In this new take on the story Cain is a woman and outranks Adama. I can hear the BSG 1978 purists now whining and complaining about the "castration" of Cain, much like they did with Starbuck, but the Michelle Forbes' Cain in this episode is every bit a hardass that Loyd Bridges' Cain was and more. Michelle brings a certain dark viciousness to the character without coming off as necessarily evil, which is fantastic. Cain completely steals the show in this episode and I'm all for that.

Because you know, when you get right down to it, Cain is absolutely right about Adama and his command. She runs a very tight ship and she's a very by the book admiral. A very young admiral, in fact, which speaks volumes about her personality. She's a career officer. She means business. She rises through the ranks like an athlete jumps hurdles. And while Adama has some of that in him, he's not like Cain. He runs a runs a loose ship. And Cain makes no apologies for pointing that out to him.

RDM said in the commentary: "Ultimately, Cain comes over here, she gets those logs, and she starts saying you guys are a bunch of fuck ups. You got your son as the CAG, you got Kara smackin' people around, you got a guy who's fraternizing with the enemy, you got two of'm fraternizing with the enemy for that sake, and the secretary of education, and... what? Your XO?" Exactly. Nothing Cain takes issue with throughout the whole episode is really all that unfair. But you still hate her for it. She's still wrong, somehow, even though she's right. And that's fantastic. That's how you write an antagonist.

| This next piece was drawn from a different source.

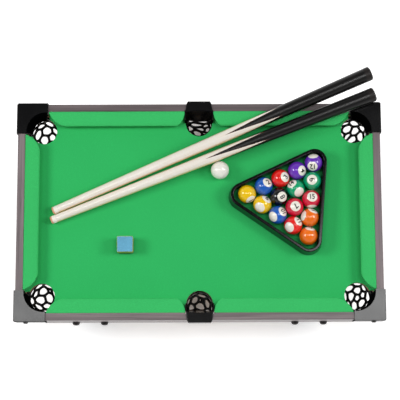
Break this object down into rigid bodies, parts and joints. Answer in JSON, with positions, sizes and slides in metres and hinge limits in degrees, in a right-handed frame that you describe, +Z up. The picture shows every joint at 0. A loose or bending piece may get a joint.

Having no defense; no answers for Cain, Adama just gives up command. Doesn't question it. I love this detail, because Cain is a megalomaniac, and eventually she escalates her abuse of power to a point at which Adama can no longer let her get away with it. She summarily judges Helo and Tyrol as treasonous murderers for the aggravated, accidental killing of Thorne, who was in the midst of raping a prisoner, and sentences them to death. That's stepping over the line and Adama won't have it, so he launches a strike against the Pegasus in one of the most marvelous cliffhangers ever shown on TV scored to some of the best music ever played on TV.

And that's only the beginning of this episode's greatness. Besides the fantastic character dynamics between Cain and Adama, there's a message about human(oid) rights in this episode. Is it right to use torture as an interrogation method on Cylons? This was an issue hinted at in Flesh and Bone but never really explored in much depth. That episode instead focused on the (false) immediate danger posed to the fleet by Leoben. In the end Roslin apologized for the way Leoben was treated, then simply threw him out of an airlock. But now Boomer is here and they're not getting rid of her because she's proven to be a valuable intelligence resource and a valuable ally, at least on a temporary basis.

The Pegasus crew kept Gina around for essentially the same reasons that the Galactica crew is keeping Boomer around; they wanted to obtain intelligence from her. But the Pegasus crew has employed much different methods. They don't believe Gina has any human rights because she isn't human. As a result she's been put through extensive torture. The scenes she has in this episode are extremely moving as a result. You can only imagine what she's been through, but you can clearly see the result. And putting Baltar into the situation of having to deal with seeing a version of the woman he loves in this condition is fascinating.

So essentially the basic conflict in the episode has to do with whether or not you believe Boomer and Gina deserve basic human(oid) rights. After all, the Cylons did massacre billions of people. But then, is it right to treat anybody like Gina's been treated, no matter what their crimes are? The Pegasus crew and the Galactica crew disagree on this issue and it erupts into a tense military conflict and makes for one of the most utterly fantastic episodes of television I've seen in years. Because you truly can sympathize with either side of the debate, even after you've picked a side. It's a complex issue and its complexity is sufficiently explored in this truly remarkable episode.

The following are comments submitted by my readers.

  • From Orion Pimpdaddy on 2007-03-01 at 7:43pm:
    This is a science fiction masterpiece. While watching this single episode you experience the whole spectum of emotion: the joy of seeing another large Battlestar full of people that were thought dead, the sadness of Baltar trying to heal a wounded cylon, the hate of the people trying to rape Boomer, and the nervous excitement of the two Battlestars sending thier fighters after each other.

    I only gave it a 9 because I do think the actions that take place in this episode happen too rapidly. The "evil" of the newly discovered crew comes out almost immediately. I think it should have seeped out slowly. That is really my only complaint. It is a great episode worthly of rewatching.
  • From Ray Mayers on 2016-04-22 at 8:08pm:
    Best episode yet! Superb story and Forbes as Admiral Cain is fantastic (wife material definitely!) The scene where she boards Galactica was handled superbly, I really liked the way her team looked quite threatening as they stood to attention as she emerged from the Raptor. I think that the Pegasus has a top hairdresser on board to make Cains hair look that good! The way she bristled at Adama was cool, but you knew that he had the measure of her! Powerful episode!